I don't know if it will help your intuition or not, but that means $Q^\dagger$ will, heuristically speaking, behave something like an "infinitessimal" number whose square is negligible.

Now, rather than doing things haphazardly, you can try and systematically rewrite equations. The original identities say that $Q^\dagger Q^\dagger$ is trivial, and that $\{ Q Q^\dagger, Q^\dagger Q \}$ is a linearly dependent set. (What about $QQ$?) It might help if you can decide upon a standard form for any products of Q and $Q^\dagger$, and use these relations to convert any product into the standard form.

12. Sep 16, 2009

### noblegas

yes. Thats what I meant to write. Nevertheless the second term in the impression goes away.
. How should I approach the eigenvalue problem? I know that $$H*\varphi =E*\varphi ==> \alpha*QQ^{\dagger}*\varphi=E*\varphi$$

Last edited: Sep 16, 2009
13. Sep 16, 2009

### gabbagabbahey

Right, the second term goes away (since $Q^{\dagger}Q^{\dagger}=0$)....and the first term is____?

14. Sep 16, 2009

### noblegas

Sorry yahiko, I know matrices don't Commute. I mistakenly wrote down the wrong expression

15. Sep 16, 2009

### noblegas

$H^2=\alpha^2QQ^{\dagger}$

that can't be right because the $$QQ^{\dagger}$$ is not squared

16. Sep 16, 2009

### gabbagabbahey

Why would the $QQ^{\dagger}$ term have to be squared?

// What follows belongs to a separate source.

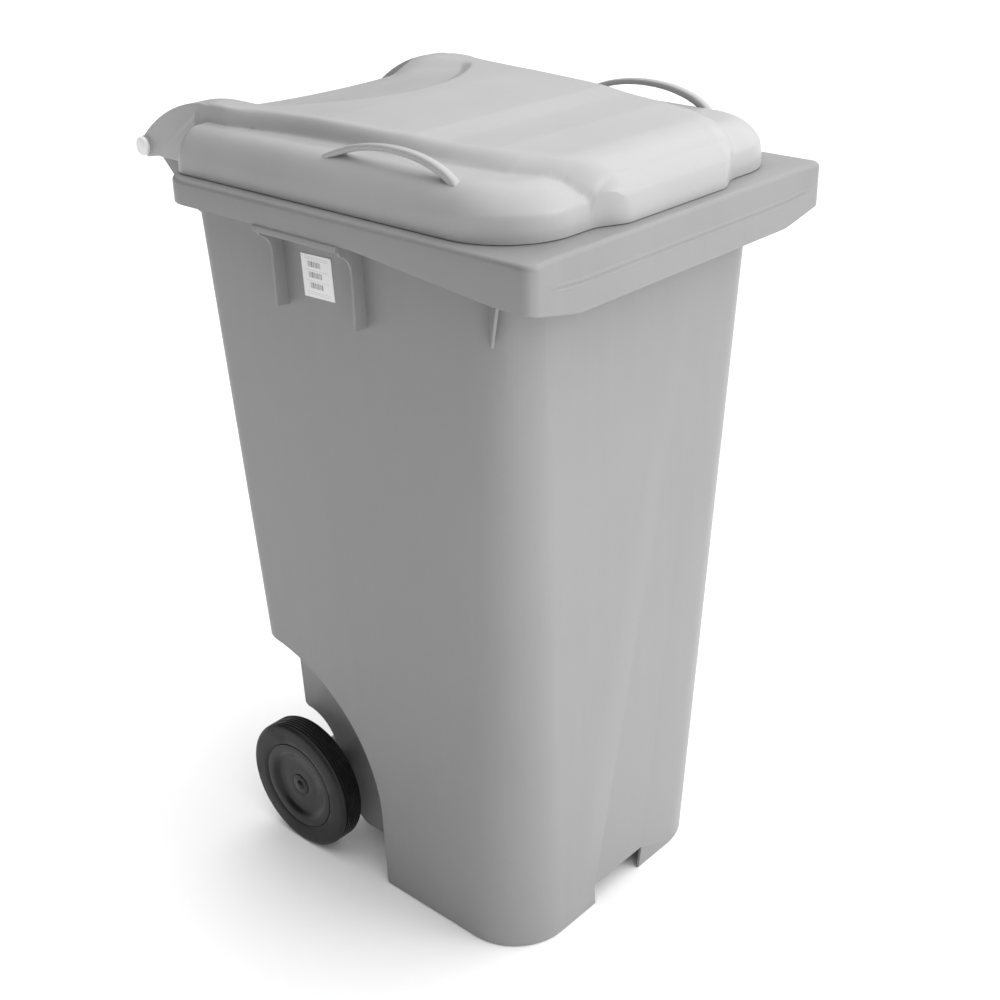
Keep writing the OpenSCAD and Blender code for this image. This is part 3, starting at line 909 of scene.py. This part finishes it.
def soft_world(toward, dim, bright):
    """A round studio of soft light: bright on the side named by toward, dim opposite."""
    world = bpy.data.worlds.new("studio")
    world.use_nodes = True
    tree = world.node_tree
    coords = tree.nodes.new("ShaderNodeTexCoord")
    dot = tree.nodes.new("ShaderNodeVectorMath")
    dot.operation = "DOT_PRODUCT"
    dot.inputs[1].default_value = Vector(toward).normalized()
    level = tree.nodes.new("ShaderNodeMapRange")
    level.interpolation_type = "SMOOTHSTEP"
    level.inputs["From Min"].default_value = 0.0
    level.inputs["From Max"].default_value = 1.0
    level.inputs["To Min"].default_value = dim
    level.inputs["To Max"].default_value = bright
    tree.links.new(coords.outputs["Generated"], dot.inputs[0])
    tree.links.new(dot.outputs["Value"], level.inputs["Value"])
    tree.links.new(level.outputs["Result"], tree.nodes["Background"].inputs["Strength"])
    tree.nodes["Background"].inputs["Color"].default_value = (1, 1, 1, 1)
    bpy.context.scene.world = world


def camera(azimuth, elevation, roll, distance, target, lens):
    """Camera that looks at target from azimuth and elevation, tipped by roll degrees."""
    a, e, r = (math.radians(v) for v in (azimuth, elevation, roll))
    back = Vector((math.sin(a) * math.cos(e), -math.cos(a) * math.cos(e), math.sin(e)))
    right = (-back).cross(Vector((0, 0, 1))).normalized()
    up = right.cross(-back)
    tilted = math.cos(r) * right + math.sin(r) * up
    turned = -math.sin(r) * right + math.cos(r) * up
    data = bpy.data.cameras.new("camera")
    data.lens = lens
    data.sensor_width = 36
    data.clip_end = 100
    obj = bpy.data.objects.new("camera", data)
    bpy.context.scene.collection.objects.link(obj)
    matrix = Matrix((tilted, turned, back)).transposed().to_4x4()
    matrix.translation = Vector(target) + back * distance
    obj.matrix_world = matrix
    bpy.context.scene.camera = obj


stage_floor()
soft_world((0.42, -0.30, 0.86), 0.02, 2.3)
area_light("key", (1.2, -3.2, 2.4), (0, 0, 0.6), 1.6, 26)
area_light("side_fill", (-0.9, -1.5, 0.5), (-0.2, -0.3, 0.5), 0.7, 3)
bpy.context.scene.view_settings.view_transform = "Standard"
camera(-48.1, 26.3, -0.9, 2.0505, (-0.018, -0.0803, 0.5703), 54.2)

low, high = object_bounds()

Anyways, $H^2=\alpha^2QQ^{\dagger}$....and $\alpha^2QQ^{\dagger}=\alpha(\alpha QQ^{\dagger})=\alpha$__?

17. Sep 16, 2009

### noblegas

Because $$HH=(\alpha)QQ^{\dagger}(\alpha)QQ^{\dagger}$$

18. Sep 16, 2009

### gabbagabbahey

Yes, but the conditions $Q^{\dagger}Q^{\dagger}=0$ and $QQ^{\dagger}+Q^{\dagger}Q$ put restrictions on $H$, which allow you to simplify $(QQ^{\dagger})^2$ to $\alpha QQ^{\dagger}$....which is exactly what you've just shown.

It's no different from saying $x^2=1$ when $x=1$.

Anyways, $H^2=\alpha^2QQ^{\dagger}=\alpha(\alpha QQ^{\dagger})=\alpha$__?

19. Sep 16, 2009

### noblegas

ah! [tex] $H^2=\alpha^2QQ^{\dagger}(1-Q^{\dagger}Q=(\alpha*H)$

20. Sep 16, 2009

### gabbagabbahey

Right, $H^2=\alpha H$....Now use that for part (c).... operate on both sides of your eignvalue equation with $H$...what do you get?